* PROVIDED DATA:
──────────────────────────────
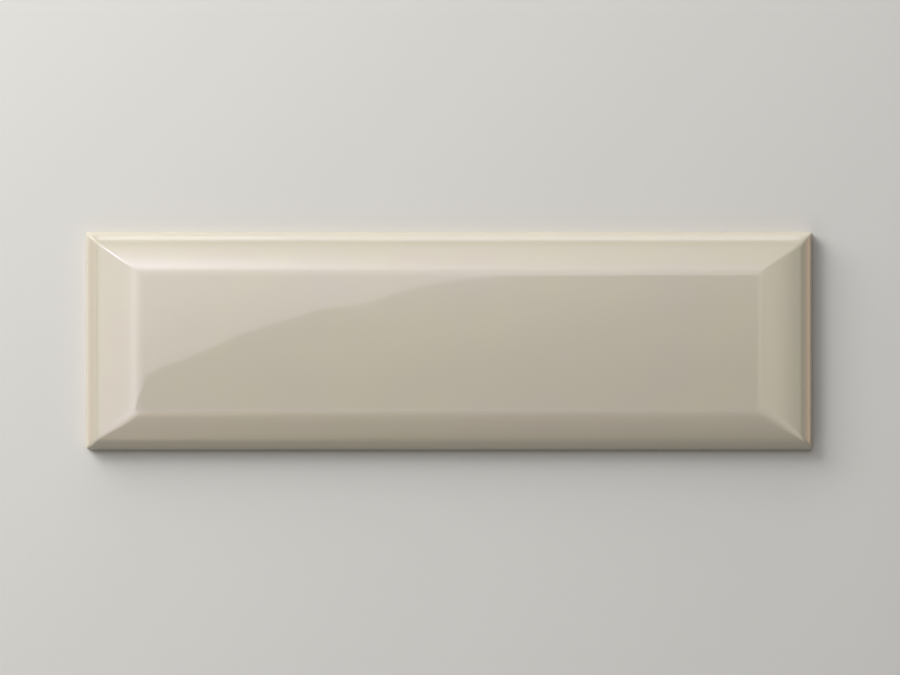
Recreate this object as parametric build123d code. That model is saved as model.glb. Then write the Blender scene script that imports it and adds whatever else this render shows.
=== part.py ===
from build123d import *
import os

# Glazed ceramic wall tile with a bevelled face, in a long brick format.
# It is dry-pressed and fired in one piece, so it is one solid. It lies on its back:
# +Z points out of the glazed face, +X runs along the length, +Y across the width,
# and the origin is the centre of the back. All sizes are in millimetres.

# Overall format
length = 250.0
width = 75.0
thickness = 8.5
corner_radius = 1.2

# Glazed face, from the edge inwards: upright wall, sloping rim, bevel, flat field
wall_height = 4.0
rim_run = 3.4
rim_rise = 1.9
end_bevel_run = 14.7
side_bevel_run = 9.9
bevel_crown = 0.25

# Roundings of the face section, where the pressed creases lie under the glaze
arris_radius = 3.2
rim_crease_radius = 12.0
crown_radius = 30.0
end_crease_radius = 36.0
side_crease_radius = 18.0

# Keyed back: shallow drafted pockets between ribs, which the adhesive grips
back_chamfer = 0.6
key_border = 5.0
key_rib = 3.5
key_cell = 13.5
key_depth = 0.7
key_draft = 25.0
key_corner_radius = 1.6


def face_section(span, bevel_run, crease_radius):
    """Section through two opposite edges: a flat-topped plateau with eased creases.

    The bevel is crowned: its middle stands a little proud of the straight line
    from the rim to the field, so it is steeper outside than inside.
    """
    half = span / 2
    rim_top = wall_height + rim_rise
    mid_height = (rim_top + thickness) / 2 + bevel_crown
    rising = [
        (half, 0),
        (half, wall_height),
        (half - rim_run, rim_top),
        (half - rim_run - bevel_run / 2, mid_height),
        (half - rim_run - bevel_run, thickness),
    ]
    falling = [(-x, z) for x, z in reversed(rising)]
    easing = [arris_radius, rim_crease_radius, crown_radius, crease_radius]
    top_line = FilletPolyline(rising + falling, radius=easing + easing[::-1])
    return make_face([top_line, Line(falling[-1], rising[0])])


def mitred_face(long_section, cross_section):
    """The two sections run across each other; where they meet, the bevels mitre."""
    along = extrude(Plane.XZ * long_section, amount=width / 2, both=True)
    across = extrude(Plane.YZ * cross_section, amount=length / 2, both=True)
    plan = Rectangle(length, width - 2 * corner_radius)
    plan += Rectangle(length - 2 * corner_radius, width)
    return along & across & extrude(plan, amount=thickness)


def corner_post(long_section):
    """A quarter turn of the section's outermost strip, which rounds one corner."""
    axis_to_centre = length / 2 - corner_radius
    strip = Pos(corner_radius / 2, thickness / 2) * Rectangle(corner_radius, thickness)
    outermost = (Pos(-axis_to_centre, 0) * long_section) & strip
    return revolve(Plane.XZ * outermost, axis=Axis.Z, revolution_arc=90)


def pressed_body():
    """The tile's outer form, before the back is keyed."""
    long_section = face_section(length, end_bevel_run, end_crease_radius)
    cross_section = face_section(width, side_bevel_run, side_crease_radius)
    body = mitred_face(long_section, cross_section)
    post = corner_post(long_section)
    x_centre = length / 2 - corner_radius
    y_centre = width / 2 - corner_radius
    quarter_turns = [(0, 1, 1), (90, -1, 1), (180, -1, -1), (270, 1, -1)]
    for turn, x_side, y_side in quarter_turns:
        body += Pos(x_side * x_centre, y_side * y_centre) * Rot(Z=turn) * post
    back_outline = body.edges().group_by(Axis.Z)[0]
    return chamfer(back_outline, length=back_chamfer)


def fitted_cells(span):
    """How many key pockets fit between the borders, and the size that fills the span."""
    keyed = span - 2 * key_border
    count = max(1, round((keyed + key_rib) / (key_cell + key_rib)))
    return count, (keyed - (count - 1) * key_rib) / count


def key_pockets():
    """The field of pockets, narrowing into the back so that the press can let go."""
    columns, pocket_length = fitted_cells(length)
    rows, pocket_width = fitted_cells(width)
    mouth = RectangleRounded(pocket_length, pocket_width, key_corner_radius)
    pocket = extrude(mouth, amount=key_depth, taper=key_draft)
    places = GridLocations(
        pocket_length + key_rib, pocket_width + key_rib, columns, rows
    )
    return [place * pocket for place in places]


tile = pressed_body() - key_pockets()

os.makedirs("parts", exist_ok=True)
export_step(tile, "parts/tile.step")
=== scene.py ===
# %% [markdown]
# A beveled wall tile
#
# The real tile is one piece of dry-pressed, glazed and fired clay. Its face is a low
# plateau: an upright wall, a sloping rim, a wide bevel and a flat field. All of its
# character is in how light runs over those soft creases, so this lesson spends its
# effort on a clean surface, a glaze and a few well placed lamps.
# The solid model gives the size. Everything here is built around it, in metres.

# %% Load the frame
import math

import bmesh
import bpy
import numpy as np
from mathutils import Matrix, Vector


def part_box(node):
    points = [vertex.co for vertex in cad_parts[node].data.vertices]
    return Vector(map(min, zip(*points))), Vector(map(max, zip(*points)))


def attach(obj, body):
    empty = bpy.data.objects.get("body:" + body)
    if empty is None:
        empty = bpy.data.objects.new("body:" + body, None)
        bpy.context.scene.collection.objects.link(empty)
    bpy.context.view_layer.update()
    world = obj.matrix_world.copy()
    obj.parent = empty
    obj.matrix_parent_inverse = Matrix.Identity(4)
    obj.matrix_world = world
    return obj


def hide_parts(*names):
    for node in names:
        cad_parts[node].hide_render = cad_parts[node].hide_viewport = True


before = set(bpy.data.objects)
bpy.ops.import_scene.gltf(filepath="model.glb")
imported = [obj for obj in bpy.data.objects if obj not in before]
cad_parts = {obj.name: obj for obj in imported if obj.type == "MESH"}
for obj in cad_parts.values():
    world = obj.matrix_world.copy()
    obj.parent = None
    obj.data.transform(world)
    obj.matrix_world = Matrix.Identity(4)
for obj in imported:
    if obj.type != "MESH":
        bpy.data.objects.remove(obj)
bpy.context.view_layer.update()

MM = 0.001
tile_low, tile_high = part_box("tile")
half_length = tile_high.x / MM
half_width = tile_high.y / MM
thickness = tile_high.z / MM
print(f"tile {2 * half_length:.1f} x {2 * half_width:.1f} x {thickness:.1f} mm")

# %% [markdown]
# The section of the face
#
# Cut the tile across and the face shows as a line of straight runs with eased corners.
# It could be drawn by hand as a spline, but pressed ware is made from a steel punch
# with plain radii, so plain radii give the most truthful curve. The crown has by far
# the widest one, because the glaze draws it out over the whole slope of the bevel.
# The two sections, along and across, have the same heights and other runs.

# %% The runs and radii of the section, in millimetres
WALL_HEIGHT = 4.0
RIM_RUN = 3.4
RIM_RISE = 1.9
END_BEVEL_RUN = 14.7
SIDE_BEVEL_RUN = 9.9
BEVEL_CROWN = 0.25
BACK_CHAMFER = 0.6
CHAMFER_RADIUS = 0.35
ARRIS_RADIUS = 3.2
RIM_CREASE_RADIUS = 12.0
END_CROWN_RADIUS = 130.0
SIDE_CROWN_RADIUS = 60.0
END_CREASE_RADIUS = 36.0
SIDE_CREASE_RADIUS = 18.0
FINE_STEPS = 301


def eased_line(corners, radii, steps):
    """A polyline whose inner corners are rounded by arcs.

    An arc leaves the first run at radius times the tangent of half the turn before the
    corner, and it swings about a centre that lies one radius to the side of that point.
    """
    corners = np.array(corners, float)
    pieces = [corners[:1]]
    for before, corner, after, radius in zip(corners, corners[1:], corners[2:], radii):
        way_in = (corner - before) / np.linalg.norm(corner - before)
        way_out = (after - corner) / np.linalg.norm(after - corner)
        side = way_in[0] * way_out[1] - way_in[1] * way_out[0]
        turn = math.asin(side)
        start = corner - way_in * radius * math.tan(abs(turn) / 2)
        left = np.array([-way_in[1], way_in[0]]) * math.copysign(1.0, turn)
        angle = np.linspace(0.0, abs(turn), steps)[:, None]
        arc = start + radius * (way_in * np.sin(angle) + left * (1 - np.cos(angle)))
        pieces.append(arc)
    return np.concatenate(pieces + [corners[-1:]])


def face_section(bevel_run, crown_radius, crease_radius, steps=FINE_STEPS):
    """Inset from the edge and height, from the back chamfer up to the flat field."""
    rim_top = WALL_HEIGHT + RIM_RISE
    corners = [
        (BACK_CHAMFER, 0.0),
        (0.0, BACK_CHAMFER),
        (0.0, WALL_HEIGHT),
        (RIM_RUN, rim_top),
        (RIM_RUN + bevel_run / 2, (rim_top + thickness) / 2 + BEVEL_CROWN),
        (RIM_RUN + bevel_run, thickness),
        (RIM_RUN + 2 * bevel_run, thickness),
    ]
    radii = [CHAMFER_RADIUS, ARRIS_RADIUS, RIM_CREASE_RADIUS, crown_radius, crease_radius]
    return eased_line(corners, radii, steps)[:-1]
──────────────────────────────
* GOAL OF THE EXERCISE: Each line from the one bearing "tile = pressed_body() - key_pockets()" through the one bearing "cad_parts[node].hide_render = cad_parts[node].hide_viewport" is to be duplicated without change; all remaining lines are to be left out.

* THE COMPLETED TASK:
tile = pressed_body() - key_pockets()

os.makedirs("parts", exist_ok=True)
export_step(tile, "parts/tile.step")
=== scene.py ===
# %% [markdown]
# A beveled wall tile
#
# The real tile is one piece of dry-pressed, glazed and fired clay. Its face is a low
# plateau: an upright wall, a sloping rim, a wide bevel and a flat field. All of its
# character is in how light runs over those soft creases, so this lesson spends its
# effort on a clean surface, a glaze and a few well placed lamps.
# The solid model gives the size. Everything here is built around it, in metres.

# %% Load the frame
import math

import bmesh
import bpy
import numpy as np
from mathutils import Matrix, Vector


def part_box(node):
    points = [vertex.co for vertex in cad_parts[node].data.vertices]
    return Vector(map(min, zip(*points))), Vector(map(max, zip(*points)))


def attach(obj, body):
    empty = bpy.data.objects.get("body:" + body)
    if empty is None:
        empty = bpy.data.objects.new("body:" + body, None)
        bpy.context.scene.collection.objects.link(empty)
    bpy.context.view_layer.update()
    world = obj.matrix_world.copy()
    obj.parent = empty
    obj.matrix_parent_inverse = Matrix.Identity(4)
    obj.matrix_world = world
    return obj


def hide_parts(*names):
    for node in names:
        cad_parts[node].hide_render = cad_parts[node].hide_viewport = True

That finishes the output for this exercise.